Data for processing —
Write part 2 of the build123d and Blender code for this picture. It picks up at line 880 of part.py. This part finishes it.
---
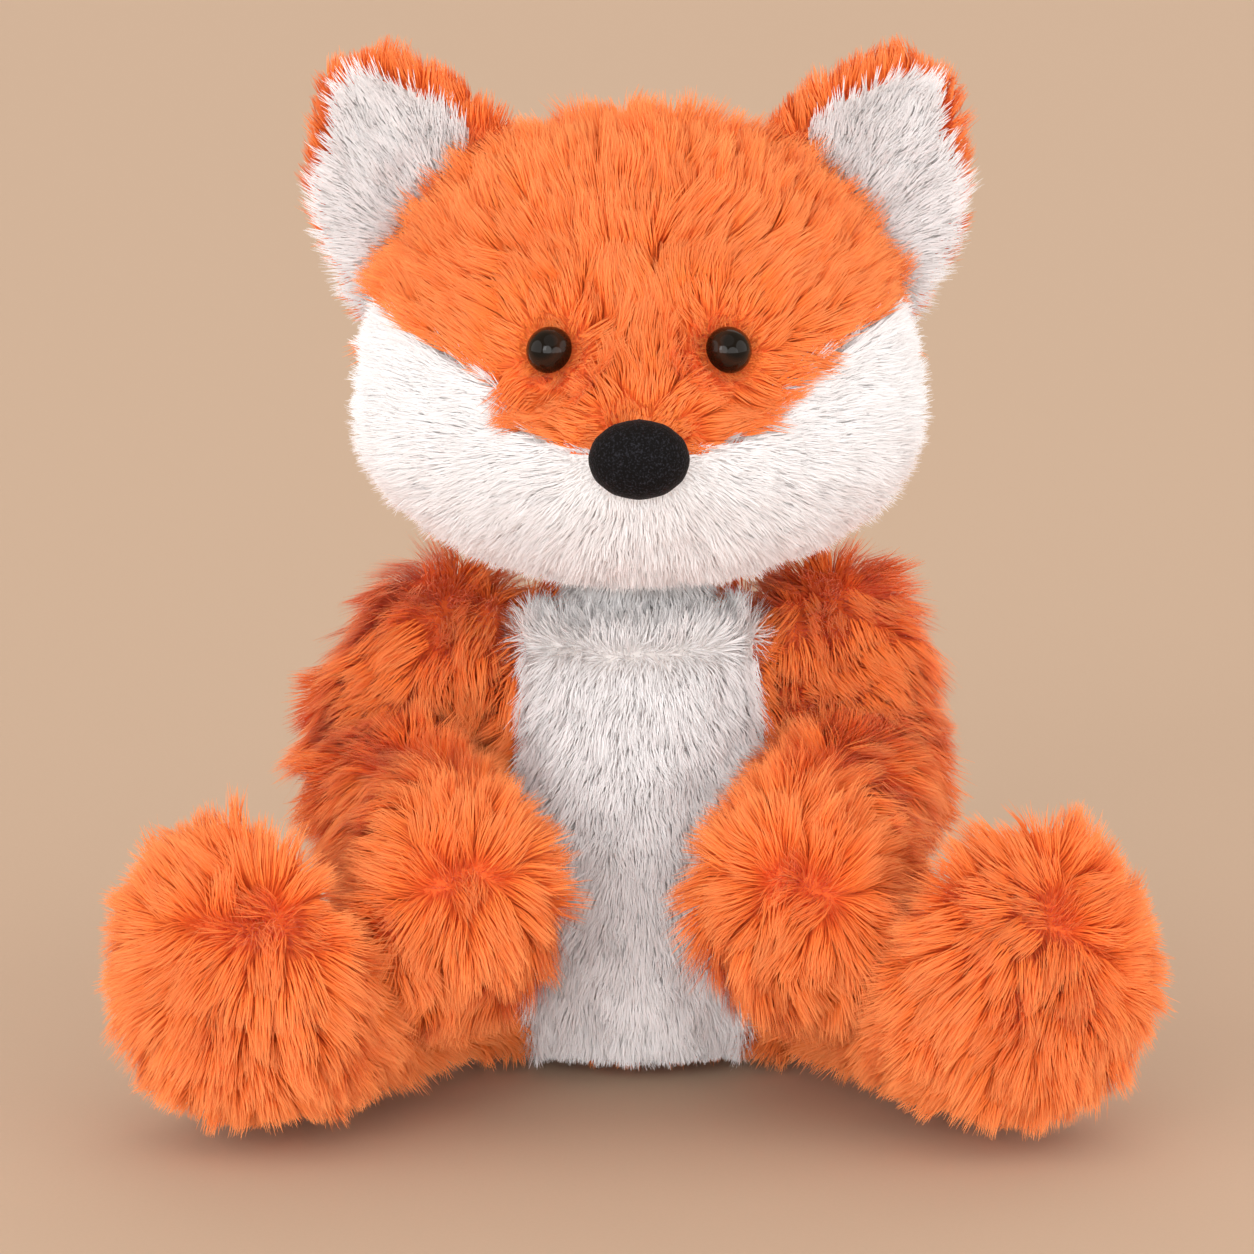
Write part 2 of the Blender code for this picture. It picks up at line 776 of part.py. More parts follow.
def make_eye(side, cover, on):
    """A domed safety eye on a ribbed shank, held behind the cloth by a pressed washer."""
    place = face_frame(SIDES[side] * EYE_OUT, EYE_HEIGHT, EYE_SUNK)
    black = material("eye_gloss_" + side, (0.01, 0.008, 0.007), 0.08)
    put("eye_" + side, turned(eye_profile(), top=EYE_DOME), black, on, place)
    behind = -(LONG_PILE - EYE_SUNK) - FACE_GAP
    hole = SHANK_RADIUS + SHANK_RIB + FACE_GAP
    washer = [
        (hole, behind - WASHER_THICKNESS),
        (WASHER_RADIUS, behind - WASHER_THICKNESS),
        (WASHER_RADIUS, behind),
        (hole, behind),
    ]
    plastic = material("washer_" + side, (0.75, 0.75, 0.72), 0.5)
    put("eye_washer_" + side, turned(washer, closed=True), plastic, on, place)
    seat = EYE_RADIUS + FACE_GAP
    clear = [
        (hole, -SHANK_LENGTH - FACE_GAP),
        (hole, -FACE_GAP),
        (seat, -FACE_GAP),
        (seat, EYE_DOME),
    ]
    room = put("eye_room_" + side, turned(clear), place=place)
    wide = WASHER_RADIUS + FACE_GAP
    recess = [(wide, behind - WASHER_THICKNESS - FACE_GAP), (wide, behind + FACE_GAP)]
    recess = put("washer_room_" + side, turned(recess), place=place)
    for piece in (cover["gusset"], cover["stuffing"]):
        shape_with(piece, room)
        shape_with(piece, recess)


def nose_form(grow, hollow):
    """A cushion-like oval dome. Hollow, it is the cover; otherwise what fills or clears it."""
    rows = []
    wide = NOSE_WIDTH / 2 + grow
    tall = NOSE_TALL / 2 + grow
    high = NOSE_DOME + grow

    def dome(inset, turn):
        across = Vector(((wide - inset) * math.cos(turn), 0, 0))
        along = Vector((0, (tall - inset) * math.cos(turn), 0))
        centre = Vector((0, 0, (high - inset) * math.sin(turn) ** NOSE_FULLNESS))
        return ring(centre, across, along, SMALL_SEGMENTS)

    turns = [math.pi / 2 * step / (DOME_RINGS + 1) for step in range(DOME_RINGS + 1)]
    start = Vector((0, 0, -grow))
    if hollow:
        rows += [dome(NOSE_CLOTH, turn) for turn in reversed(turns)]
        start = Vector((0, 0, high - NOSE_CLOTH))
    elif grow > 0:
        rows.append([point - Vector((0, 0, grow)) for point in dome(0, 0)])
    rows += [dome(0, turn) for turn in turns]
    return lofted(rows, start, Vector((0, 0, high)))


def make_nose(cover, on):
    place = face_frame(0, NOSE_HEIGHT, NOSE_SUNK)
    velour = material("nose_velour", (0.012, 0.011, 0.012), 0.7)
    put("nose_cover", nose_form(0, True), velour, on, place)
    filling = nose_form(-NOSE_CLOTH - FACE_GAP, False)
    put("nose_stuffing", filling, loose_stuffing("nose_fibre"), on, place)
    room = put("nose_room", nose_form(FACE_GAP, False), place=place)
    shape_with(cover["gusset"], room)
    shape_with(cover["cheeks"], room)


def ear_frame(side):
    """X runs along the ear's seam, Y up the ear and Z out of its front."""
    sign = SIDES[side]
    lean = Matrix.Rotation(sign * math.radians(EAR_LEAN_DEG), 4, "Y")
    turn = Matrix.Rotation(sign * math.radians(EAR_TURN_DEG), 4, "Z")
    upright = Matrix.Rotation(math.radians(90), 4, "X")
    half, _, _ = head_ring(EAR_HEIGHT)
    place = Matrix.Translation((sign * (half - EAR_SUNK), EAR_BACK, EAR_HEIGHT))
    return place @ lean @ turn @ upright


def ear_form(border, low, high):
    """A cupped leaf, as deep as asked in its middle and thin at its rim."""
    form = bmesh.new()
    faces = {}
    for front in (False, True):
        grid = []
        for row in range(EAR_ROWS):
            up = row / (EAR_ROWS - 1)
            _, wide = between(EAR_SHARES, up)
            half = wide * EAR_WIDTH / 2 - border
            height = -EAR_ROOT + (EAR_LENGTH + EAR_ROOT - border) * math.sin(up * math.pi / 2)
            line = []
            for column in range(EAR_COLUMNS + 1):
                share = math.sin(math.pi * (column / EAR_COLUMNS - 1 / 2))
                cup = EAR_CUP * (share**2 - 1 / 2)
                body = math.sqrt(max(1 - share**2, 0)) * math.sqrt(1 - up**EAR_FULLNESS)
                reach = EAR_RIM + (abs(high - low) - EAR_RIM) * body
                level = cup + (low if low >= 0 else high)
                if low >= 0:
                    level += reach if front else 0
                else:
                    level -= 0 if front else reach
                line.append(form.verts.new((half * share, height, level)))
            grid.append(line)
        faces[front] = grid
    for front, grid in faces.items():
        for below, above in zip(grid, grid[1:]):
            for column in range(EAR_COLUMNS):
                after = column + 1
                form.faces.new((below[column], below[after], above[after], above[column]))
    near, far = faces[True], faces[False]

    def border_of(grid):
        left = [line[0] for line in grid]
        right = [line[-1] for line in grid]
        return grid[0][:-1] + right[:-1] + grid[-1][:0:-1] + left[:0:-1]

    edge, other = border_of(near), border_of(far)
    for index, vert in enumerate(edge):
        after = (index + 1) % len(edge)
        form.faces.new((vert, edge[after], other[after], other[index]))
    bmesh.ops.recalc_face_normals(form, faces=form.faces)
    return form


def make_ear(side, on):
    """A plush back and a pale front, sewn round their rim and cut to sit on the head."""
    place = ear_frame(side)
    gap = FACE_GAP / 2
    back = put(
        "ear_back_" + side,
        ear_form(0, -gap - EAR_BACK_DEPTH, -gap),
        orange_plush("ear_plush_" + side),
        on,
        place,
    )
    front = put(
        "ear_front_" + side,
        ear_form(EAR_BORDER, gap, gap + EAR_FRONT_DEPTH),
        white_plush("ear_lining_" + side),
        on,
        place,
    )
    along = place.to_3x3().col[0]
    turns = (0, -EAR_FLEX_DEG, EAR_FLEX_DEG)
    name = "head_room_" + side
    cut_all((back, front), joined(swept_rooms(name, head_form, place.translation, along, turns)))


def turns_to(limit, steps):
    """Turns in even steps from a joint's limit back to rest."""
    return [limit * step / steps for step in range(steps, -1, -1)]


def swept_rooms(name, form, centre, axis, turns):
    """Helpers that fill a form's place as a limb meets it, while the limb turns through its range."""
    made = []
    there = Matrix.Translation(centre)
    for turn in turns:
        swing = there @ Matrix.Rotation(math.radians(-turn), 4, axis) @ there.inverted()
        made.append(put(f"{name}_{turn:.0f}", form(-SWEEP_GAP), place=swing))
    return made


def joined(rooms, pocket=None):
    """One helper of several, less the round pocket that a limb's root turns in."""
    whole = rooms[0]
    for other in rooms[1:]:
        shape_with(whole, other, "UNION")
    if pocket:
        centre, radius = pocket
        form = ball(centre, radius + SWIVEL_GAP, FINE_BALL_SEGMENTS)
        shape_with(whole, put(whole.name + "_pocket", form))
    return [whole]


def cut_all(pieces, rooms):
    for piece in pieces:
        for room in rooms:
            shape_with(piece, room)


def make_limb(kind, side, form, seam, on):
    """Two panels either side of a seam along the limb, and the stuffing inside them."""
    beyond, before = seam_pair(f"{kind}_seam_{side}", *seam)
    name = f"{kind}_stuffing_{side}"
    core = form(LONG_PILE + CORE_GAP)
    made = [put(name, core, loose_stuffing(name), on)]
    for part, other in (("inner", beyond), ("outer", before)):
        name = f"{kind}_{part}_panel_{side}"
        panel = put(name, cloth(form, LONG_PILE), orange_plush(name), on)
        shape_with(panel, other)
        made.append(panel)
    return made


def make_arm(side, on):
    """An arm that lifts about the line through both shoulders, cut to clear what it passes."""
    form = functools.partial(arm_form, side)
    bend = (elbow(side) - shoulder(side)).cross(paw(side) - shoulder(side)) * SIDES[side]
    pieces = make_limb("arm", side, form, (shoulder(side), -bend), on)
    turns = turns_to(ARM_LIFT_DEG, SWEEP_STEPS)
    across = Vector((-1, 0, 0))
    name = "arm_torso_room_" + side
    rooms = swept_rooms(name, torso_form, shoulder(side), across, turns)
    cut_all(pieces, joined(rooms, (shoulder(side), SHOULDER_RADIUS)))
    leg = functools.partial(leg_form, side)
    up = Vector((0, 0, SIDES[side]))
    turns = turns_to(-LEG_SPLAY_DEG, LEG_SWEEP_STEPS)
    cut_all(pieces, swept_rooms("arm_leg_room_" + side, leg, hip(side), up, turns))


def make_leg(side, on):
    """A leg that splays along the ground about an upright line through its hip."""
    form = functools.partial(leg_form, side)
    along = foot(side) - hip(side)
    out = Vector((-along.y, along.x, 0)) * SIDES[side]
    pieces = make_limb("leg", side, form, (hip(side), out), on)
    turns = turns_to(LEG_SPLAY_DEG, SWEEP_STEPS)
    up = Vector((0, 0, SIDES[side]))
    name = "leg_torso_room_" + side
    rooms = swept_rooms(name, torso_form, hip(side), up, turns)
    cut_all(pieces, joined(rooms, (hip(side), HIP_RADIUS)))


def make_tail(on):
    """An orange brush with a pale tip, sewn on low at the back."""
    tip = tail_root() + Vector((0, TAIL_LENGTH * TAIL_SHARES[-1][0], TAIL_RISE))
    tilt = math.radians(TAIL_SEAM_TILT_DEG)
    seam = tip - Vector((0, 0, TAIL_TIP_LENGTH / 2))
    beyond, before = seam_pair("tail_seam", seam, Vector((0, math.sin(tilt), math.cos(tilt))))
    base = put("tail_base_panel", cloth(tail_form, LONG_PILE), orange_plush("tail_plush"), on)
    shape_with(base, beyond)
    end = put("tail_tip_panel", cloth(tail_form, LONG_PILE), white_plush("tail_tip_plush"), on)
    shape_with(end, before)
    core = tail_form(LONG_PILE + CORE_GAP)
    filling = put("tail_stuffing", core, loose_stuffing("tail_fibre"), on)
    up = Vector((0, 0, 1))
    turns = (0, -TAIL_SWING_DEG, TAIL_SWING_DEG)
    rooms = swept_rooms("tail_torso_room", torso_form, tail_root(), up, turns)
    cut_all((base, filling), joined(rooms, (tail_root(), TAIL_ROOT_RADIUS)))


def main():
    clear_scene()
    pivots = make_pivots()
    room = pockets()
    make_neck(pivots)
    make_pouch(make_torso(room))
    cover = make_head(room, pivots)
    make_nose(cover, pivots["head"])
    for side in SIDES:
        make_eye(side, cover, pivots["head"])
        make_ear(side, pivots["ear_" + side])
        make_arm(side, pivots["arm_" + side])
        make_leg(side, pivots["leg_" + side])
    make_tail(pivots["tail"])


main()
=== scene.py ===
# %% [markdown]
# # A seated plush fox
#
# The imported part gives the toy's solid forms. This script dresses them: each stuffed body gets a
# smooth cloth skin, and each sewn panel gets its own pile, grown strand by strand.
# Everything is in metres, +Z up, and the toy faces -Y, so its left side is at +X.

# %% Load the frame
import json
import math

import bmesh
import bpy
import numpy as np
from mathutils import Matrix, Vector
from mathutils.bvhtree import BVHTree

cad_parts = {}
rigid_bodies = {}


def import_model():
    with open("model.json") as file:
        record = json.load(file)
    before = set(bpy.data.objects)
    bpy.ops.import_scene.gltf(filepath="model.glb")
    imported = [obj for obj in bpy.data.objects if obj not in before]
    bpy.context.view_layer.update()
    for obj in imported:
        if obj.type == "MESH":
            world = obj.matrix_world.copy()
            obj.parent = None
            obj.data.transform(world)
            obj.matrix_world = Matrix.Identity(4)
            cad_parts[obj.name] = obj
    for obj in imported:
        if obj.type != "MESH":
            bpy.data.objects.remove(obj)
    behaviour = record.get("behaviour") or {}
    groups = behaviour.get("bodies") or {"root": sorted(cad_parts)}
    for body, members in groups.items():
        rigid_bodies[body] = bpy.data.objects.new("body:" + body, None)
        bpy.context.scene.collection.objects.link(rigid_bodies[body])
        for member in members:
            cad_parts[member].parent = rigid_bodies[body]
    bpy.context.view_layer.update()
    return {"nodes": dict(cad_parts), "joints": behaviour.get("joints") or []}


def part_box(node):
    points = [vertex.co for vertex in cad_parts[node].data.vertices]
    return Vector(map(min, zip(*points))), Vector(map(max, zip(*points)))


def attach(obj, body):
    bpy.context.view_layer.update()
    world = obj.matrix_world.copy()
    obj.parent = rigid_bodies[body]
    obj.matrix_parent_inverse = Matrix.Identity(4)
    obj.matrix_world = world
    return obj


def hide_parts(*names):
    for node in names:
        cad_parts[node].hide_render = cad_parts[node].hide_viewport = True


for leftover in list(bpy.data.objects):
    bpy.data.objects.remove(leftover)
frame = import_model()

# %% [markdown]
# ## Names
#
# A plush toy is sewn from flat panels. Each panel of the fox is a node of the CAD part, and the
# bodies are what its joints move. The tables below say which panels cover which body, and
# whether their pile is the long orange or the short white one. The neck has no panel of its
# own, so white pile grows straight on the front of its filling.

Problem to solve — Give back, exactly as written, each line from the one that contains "cover = make_head(room, pivots)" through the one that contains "bpy.context.scene.collection.objects.link(rigid_bodies[body])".

Exercise answer —
    cover = make_head(room, pivots)
    make_nose(cover, pivots["head"])
    for side in SIDES:
        make_eye(side, cover, pivots["head"])
        make_ear(side, pivots["ear_" + side])
        make_arm(side, pivots["arm_" + side])
        make_leg(side, pivots["leg_" + side])
    make_tail(pivots["tail"])


main()
=== scene.py ===
# %% [markdown]
# # A seated plush fox
#
# The imported part gives the toy's solid forms. This script dresses them: each stuffed body gets a
# smooth cloth skin, and each sewn panel gets its own pile, grown strand by strand.
# Everything is in metres, +Z up, and the toy faces -Y, so its left side is at +X.

# %% Load the frame
import json
import math

import bmesh
import bpy
import numpy as np
from mathutils import Matrix, Vector
from mathutils.bvhtree import BVHTree

cad_parts = {}
rigid_bodies = {}


def import_model():
    with open("model.json") as file:
        record = json.load(file)
    before = set(bpy.data.objects)
    bpy.ops.import_scene.gltf(filepath="model.glb")
    imported = [obj for obj in bpy.data.objects if obj not in before]
    bpy.context.view_layer.update()
    for obj in imported:
        if obj.type == "MESH":
            world = obj.matrix_world.copy()
            obj.parent = None
            obj.data.transform(world)
            obj.matrix_world = Matrix.Identity(4)
            cad_parts[obj.name] = obj
    for obj in imported:
        if obj.type != "MESH":
            bpy.data.objects.remove(obj)
    behaviour = record.get("behaviour") or {}
    groups = behaviour.get("bodies") or {"root": sorted(cad_parts)}
    for body, members in groups.items():
        rigid_bodies[body] = bpy.data.objects.new("body:" + body, None)
        bpy.context.scene.collection.objects.link(rigid_bodies[body])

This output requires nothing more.